NHS England proposes to add bictegravir-based regimen: consultation open.


  • Jo Whelan
  • Medical News
Access to the full content of this site is available only to registered healthcare professionals. Access to the full content of this site is available only to registered healthcare professionals.

NHS England has launched a 30-day consultation on a proposal to make available a new triple therapy based on the integrase inhibitor (INI) bictegravir. Bictegravir is only available as a 3 in 1 tablet combined with the nucleo(s)tide reverse transcriptase inhibitors (NRTI) emtricitabine and tenofovir alafenamide.

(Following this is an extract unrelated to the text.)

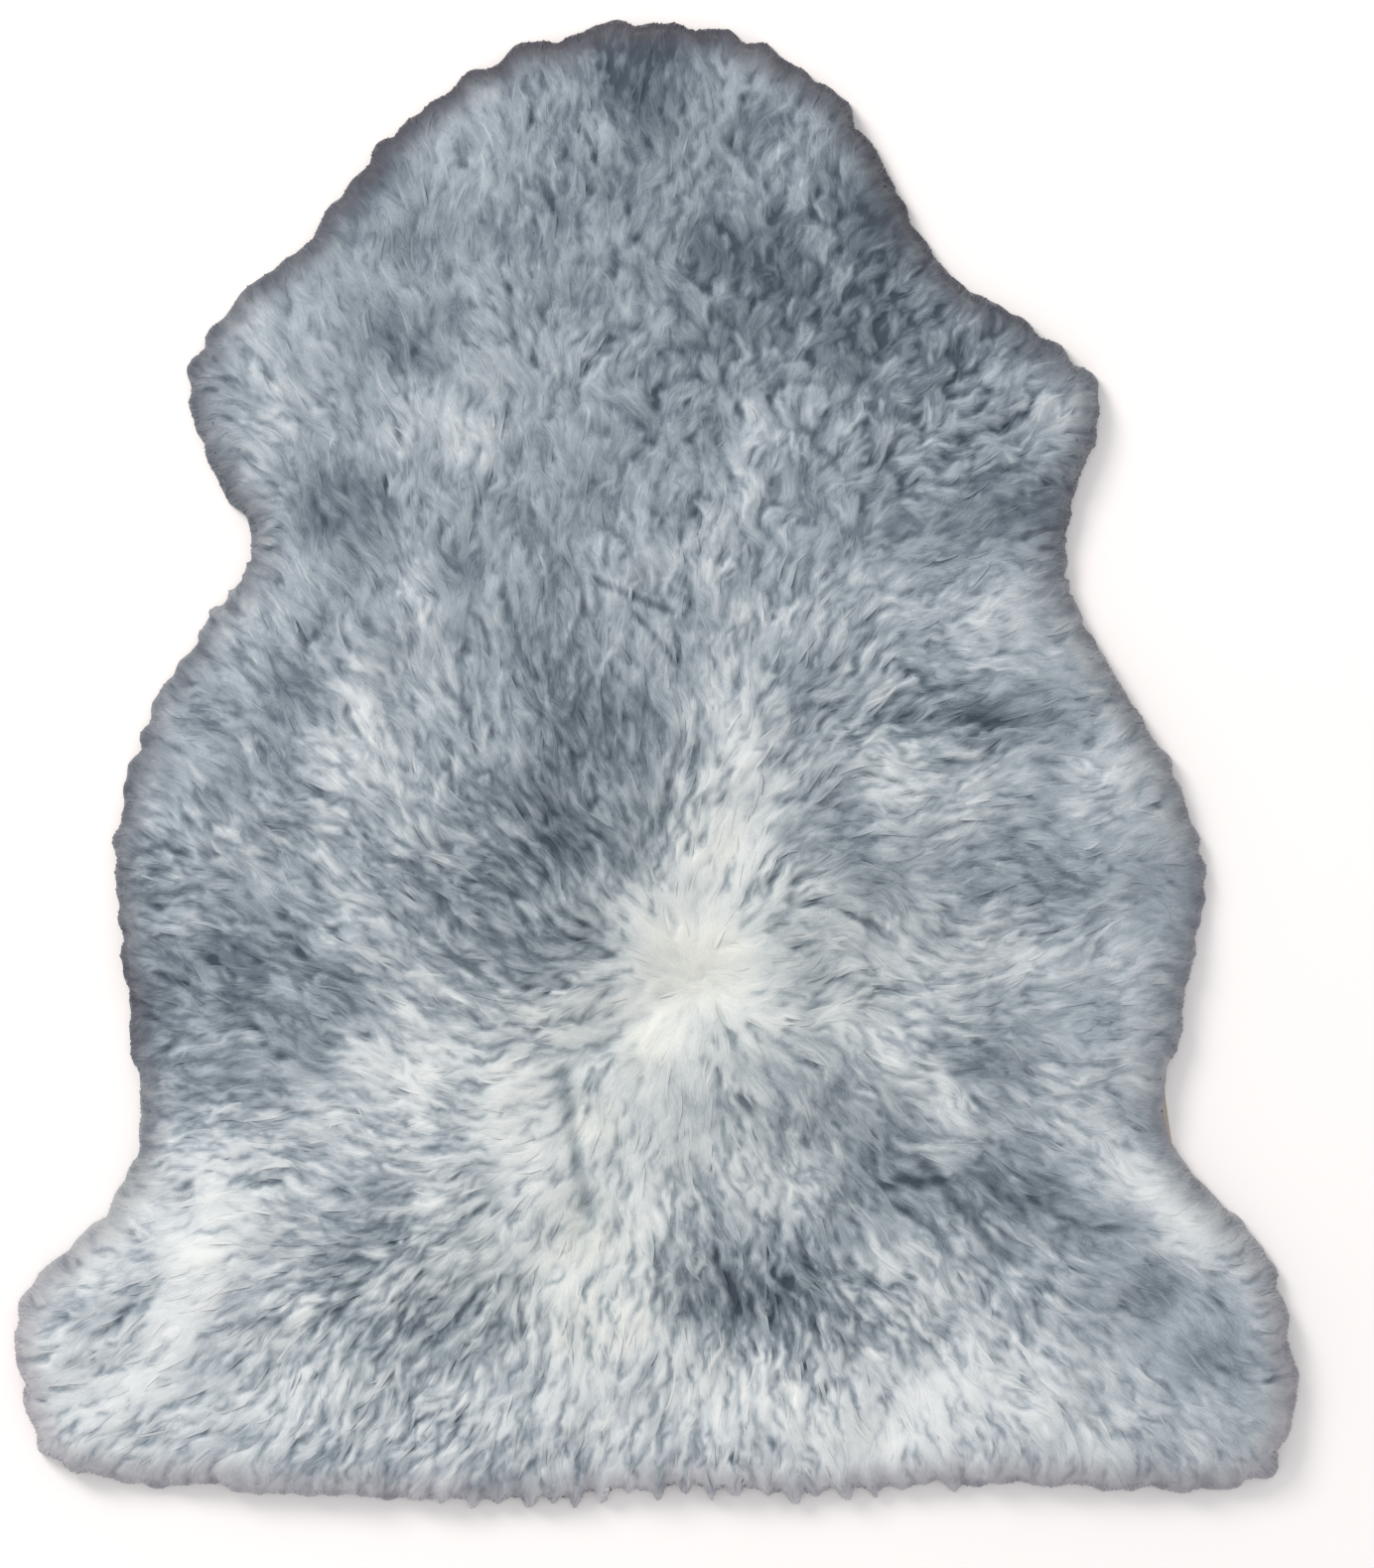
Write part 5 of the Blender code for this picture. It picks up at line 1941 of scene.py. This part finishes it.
    def piece(
        self, points: Array, faced: Array, uv: Array, values: dict[str, Array], material: bpy.types.Material
    ) -> bpy.types.Object:
        """Joins strands into one mesh.

        Args:
            points: each strand's points.
            faced: the way each point faces for shading.
            uv: their places on the fibre pattern.
            values: the numbers that the material reads.
            material: the wool's material.

        Returns:
            The piece.
        """
        count, size = points.shape[:2]
        rings = len(self.stations) - 1
        start = (np.arange(count) * size)[:, None, None]
        corner, ahead = np.arange(3), (np.arange(3) + 1) % 3
        low = 3 * np.arange(rings - 1)[:, None]
        quads = np.stack([low + corner, low + ahead, low + 3 + ahead, low + 3 + corner], axis=-1)
        last = 3 * (rings - 1)
        tips = np.stack([last + corner, last + ahead, np.full(3, size - 1)], axis=1)
        tris = np.vstack([tips, [[2, 1, 0]]])
        blocks = [(start + tris).reshape(-1, 3), (start + quads.reshape(-1, 4)).reshape(-1, 4)]
        piece = new_piece(self.name, points.reshape(-1, 3), blocks, material)
        piece.data.normals_split_custom_set_from_vertices(faced.reshape(-1, 3))
        for key, value in values.items():
            set_values(piece, key, value)
        layer = piece.data.uv_layers.new(name="fibre")
        index = np.zeros(len(piece.data.loops), np.int32)
        piece.data.loops.foreach_get("vertex_index", index)
        layer.data.foreach_set("uv", uv.reshape(-1, 2)[index].astype(np.float32).ravel())
        return piece


@dataclass
class RimLocks(Locks):
    """Short locks round the rim, from inside its slope to the floor.

    Attributes:
        rows: how many rows of them there are along the edge.
        row_step: how far apart the rows are.
        row_count: how many locks there are in a row.
        row_shift: how far along each row is from the one before, as a share of a step.
        cut_most: none grows where the cut edge shows more than this.
    """

    name: str = "wool_rim_locks"
    seed: int = 47
    stations: tuple[float, ...] = (0.0, 0.4, 0.75, 1.0)
    widths: tuple[float, ...] = (0.8, 1.0, 0.7)
    lie: tuple[float, ...] = (-1.0 * MM, 0.3 * MM, 0.2 * MM, -2.0 * MM)
    length: float = 12 * MM
    width: float = 2.8 * MM
    thickness: float = 0.8 * MM
    gathering: float = 0.2
    fringe: float = 5 * MM
    past_edge: float = 1.2 * MM
    edge_inset: float = 4 * MM
    rows: int = 2
    row_step: float = 3 * MM
    row_count: int = 1300
    row_shift: float = 0.38
    cut_most: float = 0.3

    def roots(self) -> Array:
        """Where they grow: in rows along the edge, a little unevenly."""
        rng = np.random.default_rng(self.seed)
        env = self.top.pile.envelope
        rings = [
            env.ring(self.edge_inset + self.row_step * row, self.row_count, self.row_shift * row)
            for row in range(self.rows)
        ]
        roots = np.vstack(rings)
        roots += rng.uniform(-1, 1, roots.shape) * MM
        return roots[self.top.rim.around(self.top.rim.cut, roots) < self.cut_most]

    def heights(self, line: Array, rng: np.random.Generator) -> Array:
        """The stations' heights, with the outermost tips down near the floor.

        Args:
            line: the centre lines, seen from above.
            rng: where chances come from.

        Returns:
            The heights, by strand and station.
        """
        heights = super().heights(line, rng)
        spare = self.top.rim.spare(line[:, -1])
        down = smoothstep(3 * MM, 0.5 * MM, spare)
        low = self.floor_gap + rng.uniform(0, 1.5 * MM, len(line))
        heights[:, -1] += (low - heights[:, -1]) * down
        return heights


@dataclass
class Studio:
    """A pale floor, soft light from the upper left and a camera straight above.

    Attributes:
        frame_height: the height of the floor that the picture takes in, its pixels times the size of one.
        offset: where the picture's middle lies.
        distance: how far the camera is above the wool.
        aimed_height: the height at which that scale holds.
        sensor: the camera's sensor, in millimetres.
    """

    frame_height: float = 1579 * 0.6667 * MM
    offset: Pair = (20 * MM, -13.7 * MM)
    distance: float = 3.2
    aimed_height: float = 12 * MM
    sensor: float = 36.0

    def camera(self) -> None:
        """Puts the camera above the rug, with the neck at the top of the picture."""
        data = bpy.data.cameras.new("camera")
        data.sensor_width = self.sensor
        data.lens = self.sensor * self.distance / self.frame_height
        camera = bpy.data.objects.new("camera", data)
        camera.location = (*self.offset, self.aimed_height + self.distance)
        bpy.context.scene.collection.objects.link(camera)
        bpy.context.scene.camera = camera

    def area_light(self, name: str, place: Vector, size: float, power: float, colour: str) -> None:
        """Adds a square light that faces the rug.

        Args:
            name: the light's name.
            place: where it hangs.
            size: its side.
            power: its power in watts.
            colour: its colour.
        """
        data = bpy.data.lights.new(name, "AREA")
        data.size, data.energy, data.color = size, power, linear(colour)[:3]
        light = bpy.data.objects.new(name, data)
        light.location = place
        light.rotation_euler = (-place).to_track_quat("-Z", "Y").to_euler()
        bpy.context.scene.collection.objects.link(light)

    def light(self) -> None:
        """A large key light from the upper left, and an even pale world."""
        self.area_light("key", Vector((-1.9, 2.0, 2.6)), 1.3, 85, "fffaf5")
        world = bpy.data.worlds.new("studio")
        world.use_nodes = True
        world.node_tree.nodes.clear()
        shade = add_node(world.node_tree, "Background", {"Color": linear("f7f7f8"), "Strength": 0.82})
        add_node(world.node_tree, "OutputWorld", {}, {"Surface": shade.outputs[0]})
        bpy.context.scene.world = world
        bpy.context.scene.view_settings.view_transform = "Standard"

    def floor(self) -> None:
        """A plain matt floor, near white."""
        side = 6.0
        corners = np.array([[-1, -1, 0], [1, -1, 0], [1, 1, 0], [-1, 1, 0]]) * side
        material, tree = new_material("floor_paint")
        shader = add_node(tree, "BsdfPrincipled", {"Base Color": linear("fbf8f7"), "Roughness": 0.9})
        add_node(tree, "OutputMaterial", {}, {"Surface": shader.outputs[0]})
        new_piece("floor", corners, [np.array([[0, 1, 2, 3]])], material)


def main() -> None:
    """Builds the rug's pieces in order and dresses the studio."""
    studio = Studio()
    studio.camera()
    studio.light()
    studio.floor()

    pile = Pile(Envelope())
    log.info("envelope: %d x %d grid", *pile.envelope.grid.shape)

    wool = DyedWool().material()
    rim = Rim(pile.envelope)
    top = CombedTop(pile, rim)
    beds = WoolSurface(top).build(wool)
    locks = [kind(top).build(wool) for kind in (Locks, RimLocks)]
    for piece in (*beds, *locks):
        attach(piece, BODY)
        log.info("%s: %d faces", piece.name, len(piece.data.polygons))
    for piece in beds:
        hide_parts("fleece")

    hide = Hide()
    skin = hide.build()
    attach(skin, BODY)
    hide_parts("hide")
    hide.flat_area()
    log.info("%s: %.3f square metres", skin.name, hide.flat_area())


if __name__ == "__main__":
    logging.basicConfig(level=logging.INFO, format="%(name)s %(message)s")
    main()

The new treatment is therefore known as bictegravir / emtricitabine / tenofovir alafenamide (B/F/TAF).

NHS England proposes that B/F/TAF will be routinely commissioned for HIV-1 infected adults in line with cost-based, regional prescribing guidelines if:

  • Patients meet the commissioning criteria set out in NHS England Commissioning Policy 16043/P on tenofovir alafenamide; OR
  • If they require an unboosted integrase inhibitor-containing regimen but neither raltegravir nor dolutegravir can be taken due to drug-drug interactions or poor tolerability/toxicity.

Potential patients will have to be considered in an HIV specialist treatment multidisciplinary meeting before the new therapy is prescribed, the proposition states.

Interested parties can take part in the consultation via an online survey at https://www.engage.england.nhs.uk/consultation/bictegravir-emtricitabine-tenofovir-alafenamide/ until 27 March.

B/F/TAF has a positive opinion from the EMA for the treatment of adults with HIV-1 who are without present or past evidence of viral resistance to the integrase inhibitor class, emtricitabine or tenofovir.

An evidence review by NHS England found that B/F/TAF has comparable safety and efficacy in first line with two other triple drug combinations, both based on one INI + two NRTI: dolutegravir, abacavir and lamivudine (DTG/ABC/3TC), and dolutegravir, emtricitabine and tenofovir alafenamide (DTG/F/TAF).

The review also assessed the safety and efficacy of B/F/TAF when switching from 3-drug regimens based on boosted protease inhibitors and DTG/ABC/3TC. B/F/TAF was found to be comparable in terms of maintaining HIV control and other important outcomes.